Dewi Kwan Im yang dikenal sebagai dewi kasih sayang dipercaya memiliki beberapa wujud. Beberapa wujudnya terpajang dalam patung di bagian teras sekeliling Pagoda. Karena Pagoda ini didirikan untuk memperlihatkan kebesaran sosok sang Dewi, patung-patung Dewi yang berukuran lebih kecil diletakkan di setiap tingkatan Pagoda, mulai dari tingkatan kedua hingga keenam. Patung Dewi Kwan Im menghadap langsung ke empat arah penjuru mata angin.

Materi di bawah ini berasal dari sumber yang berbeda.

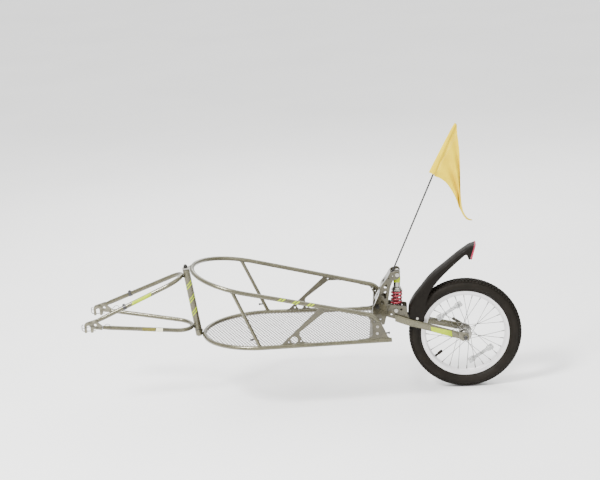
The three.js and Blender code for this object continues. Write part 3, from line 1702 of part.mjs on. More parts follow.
function leastGap(centres, stepsPerTurn) {
  let least = Infinity;
  for (let i = 0; i < centres.length; i += 1) {
    for (let j = i + stepsPerTurn / 2; j < centres.length; j += 1) {
      least = Math.min(least, centres[i].distanceTo(centres[j]) - 2 * shock.wireRadius);
    }
  }
  return least;
}

function addLowerShockBolt() {
  const bolt = throughBolt({
    ...shockFoot,
    radius: swingBolt.radius,
    faceHalf: swing.innerHalf + swing.thickness,
    headRadius: shockBolt.headRadius,
    headLength: shockBolt.lowHeadLength,
    shoulder: { radius: shockBolt.shoulderRadius, from: eyeHalfWidth + gap, to: swing.innerHalf - gap },
  });
  addPiece('shock_lower_bolt', bolt, 'silver');
}

// Wheel: everything is built round the axle at the origin and then moved there

const wheelGroup = new THREE.Group();
wheelGroup.position.set(axleBack, 0, -axleDrop);
trailer.add(wheelGroup);

const wheelSides = 34;
const rimDepth = 12;
const rimLip = 5.5;
const rimBead = tyreRadius - tyreHeight;
const rim = {
  inner: rimBead - rimDepth,
  bead: rimBead,
  flange: rimBead + rimLip,
  halfWidth: 15,
  wall: 2,
  wellHalf: 7,
};
const hub = { barrel: 13, flange: 23, flangeHalf: 28.5, flangeThickness: 3.4, shellHalf: 37, bore: 6.5, waist: 2 };
const spoke = {
  count: 28,
  radius: 1,
  nipple: 1.9,
  nippleLength: 11,
  sides: 3,
  crossings: 4,
  elbow: 0.4,
  outerSeat: 3.8,
  innerSeat: 1.3,
};
const axle = { radius: 4.9, bore: 2.9, coneRadius: 8.5, recess: 1 };
const skewerRadius = 2.5;

const tyreShape = {
  carcass: 3.5,
  bulgeDrop: 0.36,
  bulgeWidth: 0.9,
  shoulderDrop: 0.36,
  shoulderWidth: 0.85,
  treadWidth: 0.32,
  innerWidth: 0.4,
};

function addTyre() {
  const half = tyreWidth / 2;
  const shape = tyreShape;
  const seat = rim.halfWidth - rim.wall - gap;
  const mid = (tyreRadius + rim.flange) / 2;
  const outerSide = [
    [rim.bead, seat],
    [rim.flange + gap, seat],
    [mid - half * shape.bulgeDrop, half * shape.bulgeWidth],
    [mid, half],
    [tyreRadius - half * shape.shoulderDrop, half * shape.shoulderWidth],
    [tyreRadius, half * shape.treadWidth],
  ];
  const innerSide = [
    [tyreRadius - 2 * shape.carcass, half * shape.innerWidth],
    [mid, half - shape.carcass],
    [rim.bead, seat - shape.carcass],
  ];
  const across = (side) => side.map(([r, y]) => [r, -y]).reverse();
  const profile = [...outerSide, ...across(outerSide), ...across(innerSide), ...innerSide];
  addPiece('tyre', ringAboutY(profile, wheelSides), 'rubber', wheelGroup);
}

function addRim() {
  const { inner, bead, flange, halfWidth, wall, wellHalf } = rim;
  const leftSide = [
    [inner, -wellHalf],
    [inner + 2 * wall, -halfWidth],
    [flange, -halfWidth],
    [flange, -halfWidth + wall],
    [bead - gap, -halfWidth + wall],
    [inner + 2 * wall, -wellHalf + wall],
  ];
  const rightSide = leftSide.map(([r, y]) => [r, -y]).reverse();
  const profile = [...leftSide, ...rightSide];
  addPiece('rim', ringAboutY(profile, wheelSides), 'silver', wheelGroup);
}

function addHub() {
  const { barrel, flange, flangeHalf, flangeThickness, shellHalf, bore } = hub;
  const inside = flangeHalf - flangeThickness;
  const profile = [
    [bore, -shellHalf],
    [barrel - hub.waist, -shellHalf],
    [barrel, -flangeHalf],
    [flange, -flangeHalf],
    [flange, -inside],
    [barrel, -inside],
    [barrel - hub.waist, 0],
    [barrel, inside],
    [flange, inside],
    [flange, flangeHalf],
    [barrel, flangeHalf],
    [barrel - hub.waist, shellHalf],
    [bore, shellHalf],
  ];
  const spokes = [];
  for (let i = 0; i < spoke.count; i += 1) spokes.push(spokeSolid(i));
  const body = join(ringAboutY(profile), ...spokes);
  addPiece('hub_and_spokes', body, 'silver', wheelGroup);
  return solid(body);
}

// Crossed spokes: half lean one way and half the other, inside and outside each flange
function spokeSolid(i) {
  const side = i % 2 === 0 ? -1 : 1;
  const outside = i % 4 < 2;
  const spacing = (2 * Math.PI) / spoke.count;
  const rimAngle = spacing * i;
  const hubAngle = rimAngle + (outside ? 1 : -1) * spacing * spoke.crossings;
  const hubY = hub.flangeHalf - hub.flangeThickness / 2 + (outside ? spoke.elbow : -spoke.elbow);
  const rimY = outside ? spoke.outerSeat : spoke.innerSeat;
  const holeRadius = hub.flange - spoke.nipple;
  const start = vec(holeRadius * Math.cos(hubAngle), side * hubY, holeRadius * Math.sin(hubAngle));
  const seat = rim.inner * Math.cos(Math.PI / wheelSides) - 2 * gap;
  const end = vec(seat * Math.cos(rimAngle), side * rimY, seat * Math.sin(rimAngle));
  const length = start.distanceTo(end);
  const share = 1 - spoke.nippleLength / length;
  const along = end.clone().sub(start).normalize();
  const out = new THREE.Vector3().crossVectors(along, vec(0, 1, 0)).normalize();
  const up = new THREE.Vector3().crossVectors(along, out);
  const ring = (t, radius) => {
    const centre = start.clone().lerp(end, t);
    return circle(0, 0, radius, spoke.sides).map((s) =>
      centre.clone().addScaledVector(out, s.x).addScaledVector(up, s.y));
  };
  return loft([ring(0, spoke.radius), ring(share, spoke.radius), ring(1, spoke.nipple)]);
}

// Valve through the rim, and two clear reflectors between the spokes
const valve = { radius: 2.6, capRadius: 3.6, length: 32, capLength: 14, angle: THREE.MathUtils.degToRad(218) };
const sideReflector = {
  length: 104,
  height: 17,
  depth: 6,
  corner: 6,
  reachShare: 0.702,
  angle: THREE.MathUtils.degToRad(122.5),
};

function addWheelTrim(spokes) {
  const top = rim.inner * Math.cos(Math.PI / wheelSides) - gap;
  const stem = shaftAboutZ([
    [0, top - valve.length],
    [valve.capRadius, top - valve.length],
    [valve.capRadius, top - valve.length + valve.capLength],
    [valve.radius, top - valve.length + valve.capLength],
    [valve.radius, top],
    [0, top],
  ], wireSides);
  stem.rotateY(Math.PI / 2 - valve.angle);
  addPiece('valve', stem, 'black', wheelGroup);
  const { length, height, depth, corner } = sideReflector;
  for (const [name, turn] of [['front', 0], ['rear', Math.PI]]) {
    const outline = roundedOutline([
      [-length / 2, -height / 2, corner],
      [length / 2, -height / 2, corner],
      [length / 2, height / 2, corner],
      [-length / 2, height / 2, corner],
    ]);
    const bar = plate(outline, -depth / 2, depth);
    bar.translate(0, 0, rim.inner * sideReflector.reachShare);
    bar.rotateY(Math.PI / 2 - sideReflector.angle - turn);
    addPiece(`spoke_reflector_${name}`, seated(bar, spokes, vec(0, -1, 0), hub.flangeHalf), 'clear', wheelGroup);
  }
}

// Axle, skewer and lever: they stay with the swingarm

const lever = {
  length: 53,
  width: 10,
  thickness: 3.2,
  bow: 4,
  rise: 33,
  reach: 45,
  pivotRadius: 3.6,
  bendRadius: 17.7,
  tipRadius: 1.05,
};
const cam = { radius: 9, length: 10, taper: 2 };

function addAxle() {
  const half = hubWidth / 2;
  const dropFace = half + gap + axleDropout.thickness;
  const end = dropFace - axle.recess;
  const profile = [
    [axle.bore, -end],
    [axle.radius, -end],
    [axle.radius, -half],
    [axle.coneRadius, -half],
    [axle.coneRadius, -hub.shellHalf - gap],
    [hub.bore - gap, -hub.shellHalf - gap],
    [hub.bore - gap, hub.shellHalf + gap],
    [axle.coneRadius, hub.shellHalf + gap],
    [axle.coneRadius, half],
    [axle.radius, half],
    [axle.radius, end],
    [axle.bore, end],
  ];
  addPiece('hub_axle', ringAboutY(profile, tubeSides), 'steel', wheelGroup);
  const face = dropFace + gap;
  const skewer = shaftAboutY([
    [0, -face - cam.length],
    [cam.radius - cam.taper, -face - cam.length],
    [cam.radius, -face],
    [skewerRadius, -face],
    [skewerRadius, face],
    [cam.radius, face],
    [cam.radius, face + cam.length],
    [0, face + cam.length],
  ]);
  addPiece('skewer', skewer, 'steel', wheelGroup);
  const pivotY = face + cam.length + gap + lever.pivotRadius;
  addPiece('quick_release_lever', leverGeometry(pivotY), 'steel', wheelGroup);
}

// Lever: a bowed blade on a small barrel; when closed it points forward and up
function leverGeometry(y) {
  const { length, thickness, bow, pivotRadius, width } = lever;
  const blade = roundedOutline([
    [0, pivotRadius],
    [length / 2, bow + thickness / 2, lever.bendRadius],
    [length, thickness - bow / 2, lever.tipRadius],
    [length, -bow / 2, lever.tipRadius],
    [length / 2, bow - thickness / 2, lever.bendRadius],
    [0, -pivotRadius / 2],
  ]);
  const barrel = slab(circle(0, 0, pivotRadius), width);
  const body = join(slab(blade, width), barrel).translate(0, 0, -width / 2);
  const angle = Math.atan2(lever.rise, -lever.reach);
  return body.applyMatrix4(leverFrame(angle)).translate(0, y, 0);
}

// Turns the lever's length from X to its closed direction and its height from Y to +Y
function leverFrame(angle) {
  const along = vec(Math.cos(angle), 0, Math.sin(angle));
  const out = vec(0, 1, 0);
  return new THREE.Matrix4().makeBasis(along, out, new THREE.Vector3().crossVectors(along, out));
}

addRails();
addYoke();
addHitch();
addSteeringJoint();
addStruts();
addBraces();
addRearPanels();
addFloor();
addBulkhead();
addTowerPlates();
addTowerWeb();
addTowerBolts();
addFlagSocket();
addMastAndFlag();
addSwingPlates();
addArms();
addFender();
addShock();
addLowerShockBolt();
addTyre();
addRim();
addWheelTrim(addHub());
addAxle();

export default trailer;
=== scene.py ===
"""Dresses the single wheel touring trailer: tubes, plates, net, wheel, shock and flag.

Lengths are written in millimetres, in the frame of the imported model, and turned
into metres where a mesh is made.
"""
import json
import logging
from contextlib import contextmanager
from dataclasses import dataclass
from enum import Enum
from math import acos, atan, atan2, cos, hypot, pi, radians, sin, sqrt
from typing import Iterator, Sequence

import bmesh
import bpy
from mathutils import Matrix, Vector

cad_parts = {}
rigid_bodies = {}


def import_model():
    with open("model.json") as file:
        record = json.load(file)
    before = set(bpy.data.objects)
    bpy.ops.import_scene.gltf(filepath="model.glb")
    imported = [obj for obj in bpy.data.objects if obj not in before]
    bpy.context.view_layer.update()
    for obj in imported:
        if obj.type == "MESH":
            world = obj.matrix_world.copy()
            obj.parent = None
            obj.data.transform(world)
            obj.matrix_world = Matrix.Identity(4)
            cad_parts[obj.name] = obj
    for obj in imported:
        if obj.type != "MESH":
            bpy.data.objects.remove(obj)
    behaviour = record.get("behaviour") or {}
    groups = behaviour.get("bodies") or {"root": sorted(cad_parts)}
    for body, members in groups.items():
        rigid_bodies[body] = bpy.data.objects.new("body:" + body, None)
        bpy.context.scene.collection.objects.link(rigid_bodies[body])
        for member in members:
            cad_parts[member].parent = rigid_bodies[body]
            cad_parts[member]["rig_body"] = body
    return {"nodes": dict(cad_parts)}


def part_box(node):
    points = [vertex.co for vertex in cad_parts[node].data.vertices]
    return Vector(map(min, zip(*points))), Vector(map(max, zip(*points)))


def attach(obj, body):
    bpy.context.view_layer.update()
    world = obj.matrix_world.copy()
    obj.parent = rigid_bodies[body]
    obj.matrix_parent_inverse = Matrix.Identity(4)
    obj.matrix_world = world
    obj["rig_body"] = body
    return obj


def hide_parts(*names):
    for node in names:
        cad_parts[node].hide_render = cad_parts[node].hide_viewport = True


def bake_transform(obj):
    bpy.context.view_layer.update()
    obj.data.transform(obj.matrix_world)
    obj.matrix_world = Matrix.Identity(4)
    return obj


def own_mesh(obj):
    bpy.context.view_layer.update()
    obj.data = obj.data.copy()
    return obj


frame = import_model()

logging.basicConfig(level=logging.INFO, format="%(message)s")
LOG = logging.getLogger("touring_trailer")
MM = 0.001
SIDES = ((-1, "left"), (1, "right"))
ACROSS = (0, 1, 0)
SEAM_GAP = 0.002
Point = tuple[float, float, float]
Pairs = Sequence[tuple[float, float]]
Places = Sequence[Sequence[float]]
Piece = bpy.types.Object
Tree = bpy.types.NodeTree
Socket = bpy.types.NodeSocket


class Slot(Enum):
    """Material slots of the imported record."""

    FRAME = "frame_paint"
    ALLOY = "bright_alloy"
    STEEL = "steel"
    BLACK = "black_fittings"
    BUSHING = "bushing_plastic"
    FENDER = "fender_plastic"
    TYRE = "tyre_rubber"
    SPRING = "spring_paint"
    CLOTH = "flag_cloth"
    RED_LENS = "red_lens"
    CLEAR_LENS = "clear_lens"


# Finishes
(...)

Umat Buddha percaya bahwa Dewi Kwan Im akan memancarkan cinta dan kasih sayangnya ke segala arah. Pada tingkatan ketujuh dari pagoda ini, diletakkan patung Amithaba yang merupakan guru besar para dewa dalam kepercayaan Buddha. 7 tingkatan pagoda artinya 7 tingkatan mencapai kesucian dalam agama Buddha. Sementara, bagiku, 7 tingkatan pagoda artinya 7 jenjang atap yang menjulang, menjadi suatu peninggalan budaya. Bangunannya yang didominasi warna merah hati dan kuning muda memberikan corak peninggalan pengaruh Tiongkok yang pernah ada di Semarang. Dewi Kwan Im dalam kepercayaan Buddha masuk ke Indonesia dalam pengelanaan panjang kaum Tionghoa, salah satunya di Semarang yang telah menjadi kota penuh sejarah panjang percampuran budaya Cina dan pribumi.

Patung Dewi Kwan Im berukuran besar di dalam Pagoda.
Patung Buddha tidur.
Bangunan Vihara Dhammasala yang mengadopsi unsur bangunan budaya Jawa.
Kita juga dapat melihat bentuk akulturasi budaya itu, kok, di bagian Vihara Dhammasala di komplek itu. Vihara sengaja tidak berbentuk bangunan khas negeri Tiongkok. Ada unsur bangunan Jawa (joglo) yang tampak pada bagian atapnya. Suatu harmonisasi pertukaran budaya yang sudah berdiri sejak tahun 1955.

Jika ingin menyeberang ke arah vihara, kita akan melihat patung Buddha berukuran besar terbaring melintang. Patung Buddha ini digambarkan sedang tidur di sebuah pohon rindang yang tumbuh di sekitar komplek. Tampak tenang, santai, dan damai.

Itulah nuansa yang dapat ditangkap dari kunjungan ke Komplek Vihara Buddhagaya Watugong. Ada banyak cerita lagi tentang Semarang Heritage. Perbedaan tak membuat pecah dan sejarah telah membuktikannya selama berpuluh tahun.